Nantucket Forests - Wampanoag - Canoes, Long House, The Forest

Canoes, Long House, The Forest

Indigneous peoples likely did not have access to New England until the Wisconsin Glaciation began to retreat ~16,000 BC. At its maximum advance, the great ice sheets had reached Nantucket and Martha's Vinyard islands. There is evidence that Paleo-Indians settled on Nantucket, those people who were present at the end of the last ice age throughout North America. Radiocarbon dating indicates a first appearance in New England, ~10,000 BC. Water was essential for fishing and longer distance trade. Early Woodland period cultures persisted until ~0 AD. On Nantucket, and indigenous tribes had access to forest trees tall enough to provide long tree trunks for canoes and the lodge until ~0 AD as indicated above.

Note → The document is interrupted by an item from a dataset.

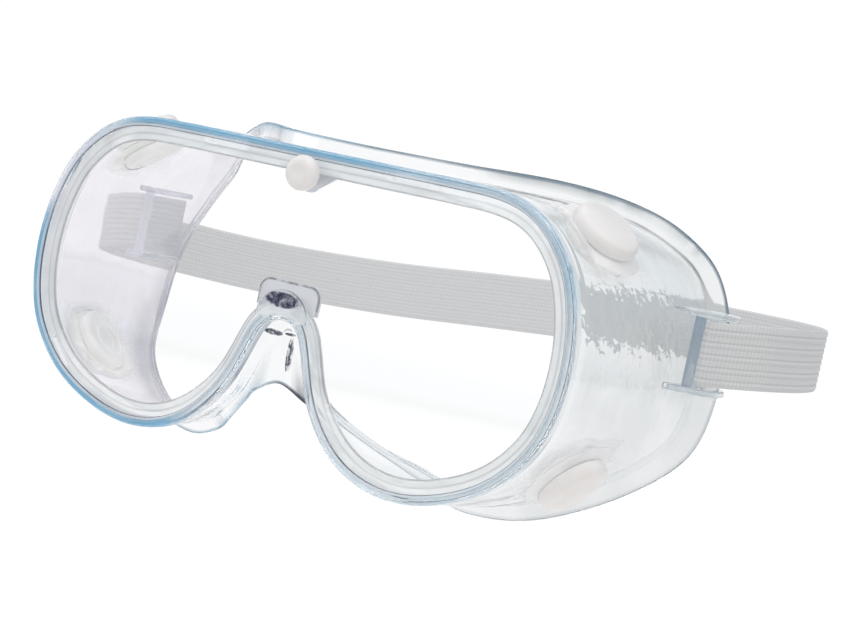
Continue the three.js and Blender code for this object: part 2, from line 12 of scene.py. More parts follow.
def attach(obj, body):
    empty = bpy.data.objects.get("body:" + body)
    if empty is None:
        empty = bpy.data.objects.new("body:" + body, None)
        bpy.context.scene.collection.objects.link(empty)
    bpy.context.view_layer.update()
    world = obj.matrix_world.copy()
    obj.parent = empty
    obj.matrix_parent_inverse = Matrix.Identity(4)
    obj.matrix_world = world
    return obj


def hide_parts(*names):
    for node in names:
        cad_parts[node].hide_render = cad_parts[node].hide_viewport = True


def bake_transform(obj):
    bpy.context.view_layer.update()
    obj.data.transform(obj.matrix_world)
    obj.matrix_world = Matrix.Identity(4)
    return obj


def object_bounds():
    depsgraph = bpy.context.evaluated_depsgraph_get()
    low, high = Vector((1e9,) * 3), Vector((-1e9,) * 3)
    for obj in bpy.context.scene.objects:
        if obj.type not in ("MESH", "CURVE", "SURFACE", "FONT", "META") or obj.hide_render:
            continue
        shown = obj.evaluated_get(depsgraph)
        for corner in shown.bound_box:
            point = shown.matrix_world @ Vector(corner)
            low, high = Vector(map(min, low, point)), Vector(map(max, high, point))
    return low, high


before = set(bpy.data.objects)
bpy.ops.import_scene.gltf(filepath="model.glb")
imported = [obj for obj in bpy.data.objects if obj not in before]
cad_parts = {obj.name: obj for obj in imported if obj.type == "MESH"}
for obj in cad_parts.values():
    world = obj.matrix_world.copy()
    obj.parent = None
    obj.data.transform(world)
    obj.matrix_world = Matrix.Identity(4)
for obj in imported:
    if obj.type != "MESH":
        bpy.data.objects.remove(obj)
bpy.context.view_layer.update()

The Wampanoag predominated among the indigenous peoples of Nantucket upon European contact. They acquired this identity from John Smith in 1616. At this time. there were ~ 12,000 Wampanoag living in southeastern Massachusetts and Rhode Island, Martha's Vinyard, Nantucket and Elizabeth Island. Their language places them within the Algonquian family of Native Americans.

Wampanoag resource procurement was based upon the seasonal cycles of plant and animal foods.

There is little information available about Wampanoag maritime craft. Their boats were small and assuredly used frequently on coastal waters, rivers and streams when the Wampanoag were fishing and hunting. Canoes were also used for occasional trading trips to other islands and the mainland. The short trees of Nantucket could provide logs from which to make a small canoe. Birch was very rare, if present at all, and if birch bark canoes were on Nantucket, they were imported.

The largest building in Wampanoag village architecture was the long house that housed several families during winter in sheltered valleys. Long house construction did not require the large building timbers that were necessary to build English style houses and town buildings. As with all indigenous peoples who were both hunter/gatherers and agriculturalists, resources in all ecological niches that provided food were treated carefully with an understanding about conserving habitat and breeding populations for the long run. The very ancient Nantucket forests that had tall trees disappeared for reasons that had nothing to do with Wampanoag ancestor's utilization of the forest.

We can only conclude that architectural and ship building timber of large size was not available to the early European and American colonists of Nantucket island, nor to the first nation Wampanoag people who frequented offshore waters, rivers and streams to hunt and fish throughout the year.